В этом пункте, однако, траектория означивания не останавливается, а скорее только-только по-настоящему начинается. Дело в том, что теперь мы можем перейти от постмодернистского текста к не менее постмодернистской насыпи и спросить себя, не составляет ли она — вместо того чтобы помечать место природы — чего-то вроде могилы Природы, поскольку последняя систематически исключалась из предметного мира и социальных отношений общества, чье целенаправленное господство над его Другим (не-человеческим или бывшим природным) достигло более полной формы, чем в любой иной период человеческой истории.

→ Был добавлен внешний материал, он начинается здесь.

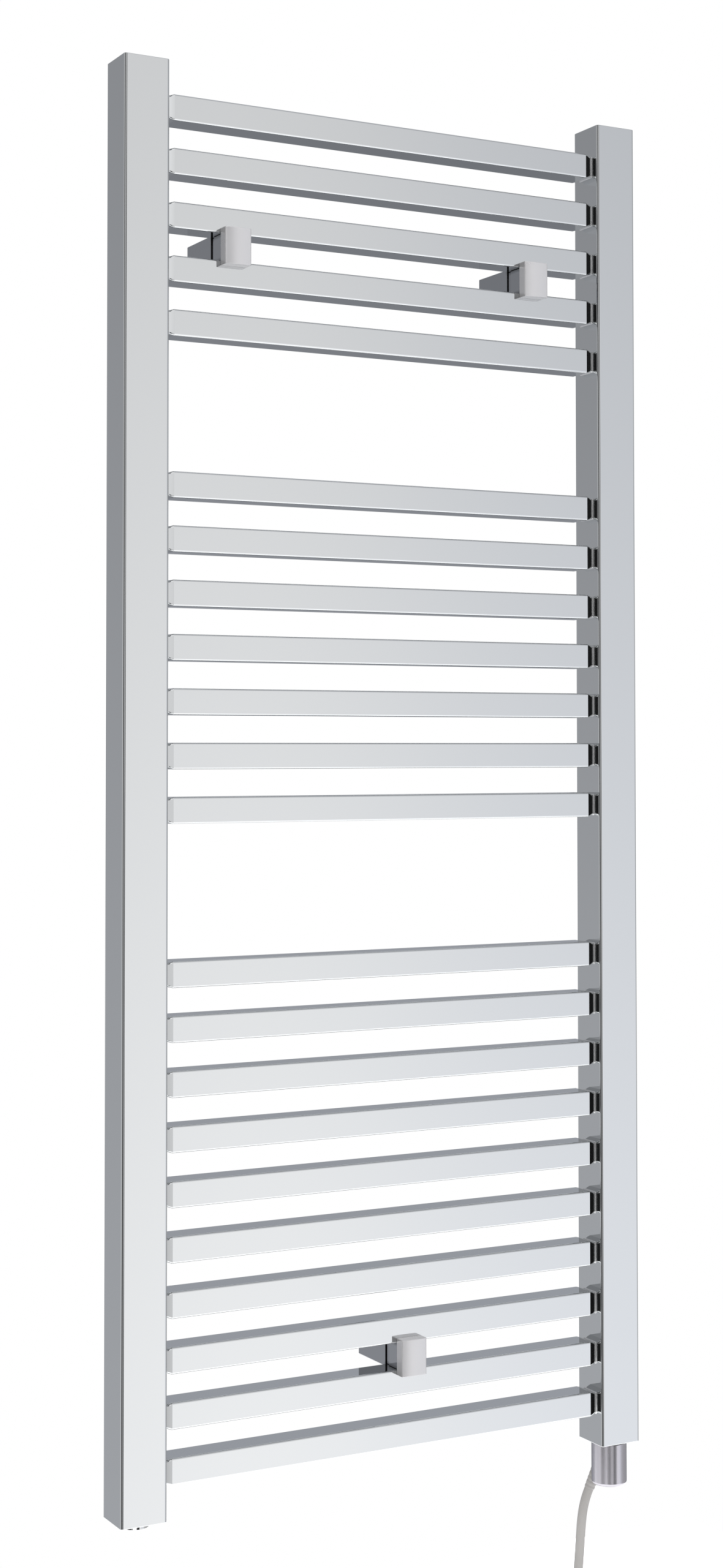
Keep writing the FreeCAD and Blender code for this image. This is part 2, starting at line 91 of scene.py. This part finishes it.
def coil_points():
    """Turns about the Y axis through the coil's middle. Each turn takes the next of five places
    round the bundle's own middle, so the strands lie side by side and never in each other:
    radius = coil_r + strand_r cos(lane), depth = strand_r sin(lane)."""
    count = coil_turns * points_per_turn
    step = np.arange(count + 1)
    angle = math.pi + step * 2.0 * math.pi / points_per_turn
    lane = math.radians(-18.0) + np.radians(72.0) * step / points_per_turn
    reach = coil_r + strand_r * np.cos(lane)
    offset = np.stack([reach * np.cos(angle), strand_r * np.sin(lane), reach * np.sin(angle)], 1)
    return [coil_middle + Vector(p) for p in offset]


def flex_material(name, colour, roughness):
    """Extruded PVC: a fine uneven grain in its gloss and height, and a faint drift in its tone."""
    material = bpy.data.materials.new(name)
    material.use_nodes = True
    tree = material.node_tree
    shader = tree.nodes["Principled BSDF"]
    place = tree.nodes.new("ShaderNodeTexCoord")
    grain = tree.nodes.new("ShaderNodeTexNoise")
    grain.inputs["Scale"].default_value = 900.0
    drift = tree.nodes.new("ShaderNodeTexNoise")
    drift.inputs["Scale"].default_value = 18.0
    tone = tree.nodes.new("ShaderNodeMapRange")
    tone.inputs["To Min"].default_value = 0.9
    tone.inputs["To Max"].default_value = 1.06
    mixed = tree.nodes.new("ShaderNodeVectorMath")
    mixed.operation = "SCALE"
    mixed.inputs[0].default_value = colour
    gloss = tree.nodes.new("ShaderNodeMapRange")
    gloss.inputs["To Min"].default_value = roughness - 0.08
    gloss.inputs["To Max"].default_value = roughness + 0.1
    bump = tree.nodes.new("ShaderNodeBump")
    bump.inputs["Strength"].default_value = 0.06
    bump.inputs["Distance"].default_value = 0.0004
    link = tree.links.new
    link(place.outputs["Object"], grain.inputs["Vector"])
    link(place.outputs["Object"], drift.inputs["Vector"])
    link(drift.outputs["Fac"], tone.inputs["Value"])
    link(tone.outputs["Result"], mixed.inputs["Scale"])
    link(mixed.outputs["Vector"], shader.inputs["Base Color"])
    link(grain.outputs["Fac"], gloss.inputs["Value"])
    link(gloss.outputs["Result"], shader.inputs["Roughness"])
    link(grain.outputs["Fac"], bump.inputs["Height"])
    link(bump.outputs["Normal"], shader.inputs["Normal"])
    shader.inputs["Specular IOR Level"].default_value = 0.4
    return material


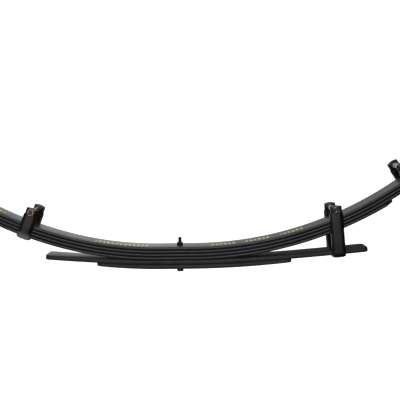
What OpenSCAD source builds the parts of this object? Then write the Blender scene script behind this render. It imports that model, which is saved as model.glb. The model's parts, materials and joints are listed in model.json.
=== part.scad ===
// Semi-elliptic leaf spring for a pickup truck's rear axle, unloaded.
// Four main leaves lie on two thicker, flatter helper leaves.
// +X points to the rear of the vehicle, Y runs across the leaves and +Z is up.
// The origin is the middle of the axle seat, under the short helper leaf.

/* [Leaves] */
// Width of every leaf
leaf_w = 60; // [50:1:70]
// Thickness of each main leaf
main_t = 7; // [6:0.5:8]
// Thickness of each helper leaf
helper_t = 10; // [9:0.5:12]
// Gap that the anti-friction film keeps between leaves
leaf_gap = 0.2; // [0.2:0.05:0.4]
// Length of the corner cuts at the main leaves' tips, along the leaf
tip_cut_l = 18; // [10:1:25]
// Width of the corner cuts at the main leaves' tips, across the leaf
tip_cut_w = 13; // [8:1:20]
// Radius of the rounded corners at the helpers' tips
helper_tip_r = 11; // [6:1:16]

/* [Camber] */
// Flat length in front of the centre bolt, main leaves
front_flat = 47; // [40:1:60]
// Flat length behind the centre bolt, main leaves
rear_flat = 34; // [30:1:60]
// Bend radius of the inner front half
front_inner_r = 783; // [750:1:900]
// Bend radius of the outer front half
front_outer_r = 857; // [800:1:1000]
// Bend radius of the rear half
rear_r = 830; // [780:1:900]

/* [Lengths along the leaf] */
// Centre bolt to the front eye
front_len = 585; // [570:1:620]
// Centre bolt to the rear eye
rear_len = 755; // [740:1:800]
// Rear end of the second leaf
second_rear = 700; // [680:1:720]
// Front end of the third leaf
third_front = 520; // [500:1:540]
// Rear end of the third leaf
third_rear = 600; // [580:1:640]
// Front end of the fourth leaf
fourth_front = 452; // [440:1:470]
// Rear end of the fourth leaf
fourth_rear = 488; // [470:1:490]
// Front end of the long helper leaf
long_front = 295; // [280:1:300]
// Rear end of the long helper leaf
long_rear = 413; // [400:1:420]
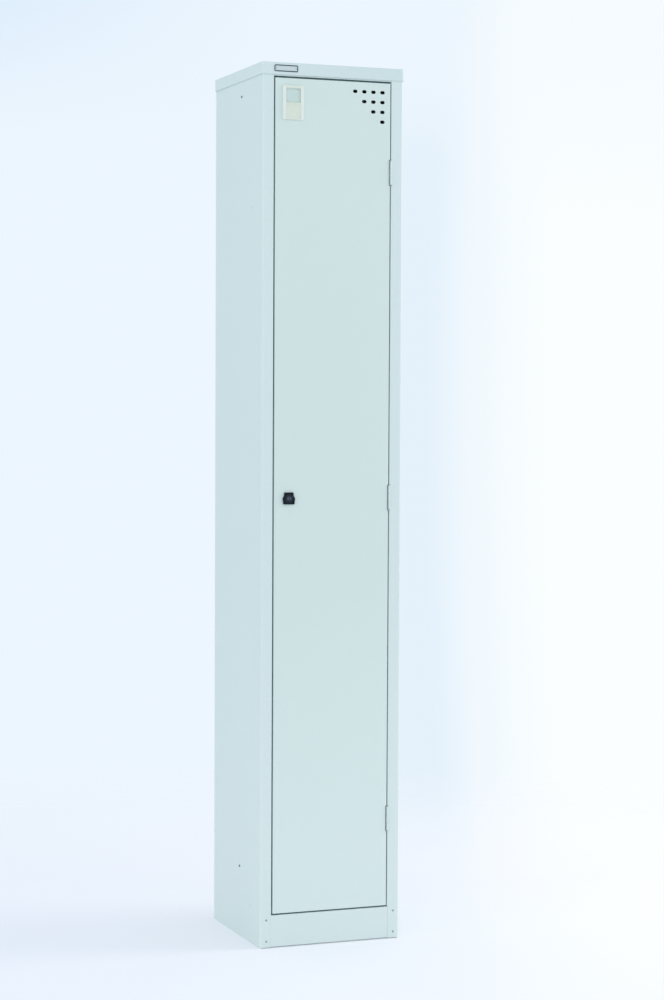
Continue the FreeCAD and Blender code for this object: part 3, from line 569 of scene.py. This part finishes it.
# %% Spot weld marks
WELD_MARK = [(0, 0.03), (1.3, 0.06), (1.9, 0.26), (2.5, 0.16), (3.0, -0.05), (0, -0.08)]
WELD_PITCH = 140 * MM
SIDE_WELD_BACK = 63 * MM
REAR_FLANGE_MIDDLE, REAR_END_ROOM = 8 * MM, 60 * MM
STIFFENER_FLANGE_MIDDLE, STIFFENER_END_ROOM = 7 * MM, 30 * MM


def weld_rows(mesh, places, normal):
    for place in places:
        spun(mesh, WELD_MARK, place, normal, steps=14)


def spaced(low, high, pitch):
    """Even places between two heights, about a pitch apart."""
    count = round((high - low) / pitch)
    return [low + (high - low) * i / count for i in range(count + 1)]


marks = bmesh.new()
for tray in ("hat_shelf", "floor_panel"):
    tray_low, tray_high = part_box(tray)
    level = (tray_low.z + tray_high.z) / 2
    for x, normal in ((left_low.x, (-1, 0, 0)), (right_high.x, (1, 0, 0))):
        weld_rows(marks, [(x, front_face + SIDE_WELD_BACK, level)], normal)
piece("side_weld_marks", marks, weld_paint, "carcass")

marks = bmesh.new()
levels = spaced(REAR_END_ROOM, left_high.z - REAR_END_ROOM, WELD_PITCH)
for x in (left_low.x + REAR_FLANGE_MIDDLE, right_high.x - REAR_FLANGE_MIDDLE):
    weld_rows(marks, [(x, left_high.y, z) for z in levels], (0, 1, 0))
piece("back_weld_marks", marks, weld_paint, "carcass")

stiffener_low, stiffener_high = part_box("door_stiffener")
flange_face = stiffener_low.y + SHEET
levels = spaced(stiffener_low.z + STIFFENER_END_ROOM, stiffener_high.z - STIFFENER_END_ROOM,
                WELD_PITCH)
marks = bmesh.new()
for x in (stiffener_low.x + STIFFENER_FLANGE_MIDDLE,
          stiffener_high.x - STIFFENER_FLANGE_MIDDLE):
    weld_rows(marks, [(x, flange_face, z) for z in levels], (0, 1, 0))
piece("stiffener_weld_marks", marks, weld_paint, "door")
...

С этой точки зрения, то есть точки зрения траура по потерянному объекту, о котором как таковом вообще едва ли можно вспомнить, обратный путь через другие объекты показывает, что они тоже радикально изменились и трансформировались. Дверной проем, метонимия человеческого жилища и социального, теперь оказывается тем, что относилось просто к культуре, было некоторой репрезентацией, но ностальгической репрезентацией более естественной формы проживания. Теперь он «открывает дверь» ко множеству экономических и исторических страхов, обусловленных спекуляциями недвижимостью и прекращением строительства старого односемейного жилья, каковые являются в наше время другой стороной «постмодерна», увлекая пейзажную живопись за собой в совершенно новую социальную реальность, где из документа культурной истории она становится антикварной вещью и товаром, элементом обстановки в стиле яппи, в этом смысле не менее «современной», нежели ее постмодернистский аналог. Но что касается последнего, на нашей новой траектории он начинает все более настоятельно выделяться в качестве языка и коммуникации (а не как художественное производство в каком-то прежнем смысле), внедряя в эту новую конструкцию вездесущие медиа как таковые, поскольку последние многим показались тем, что составляет одну из фундаментальных черт современного общества.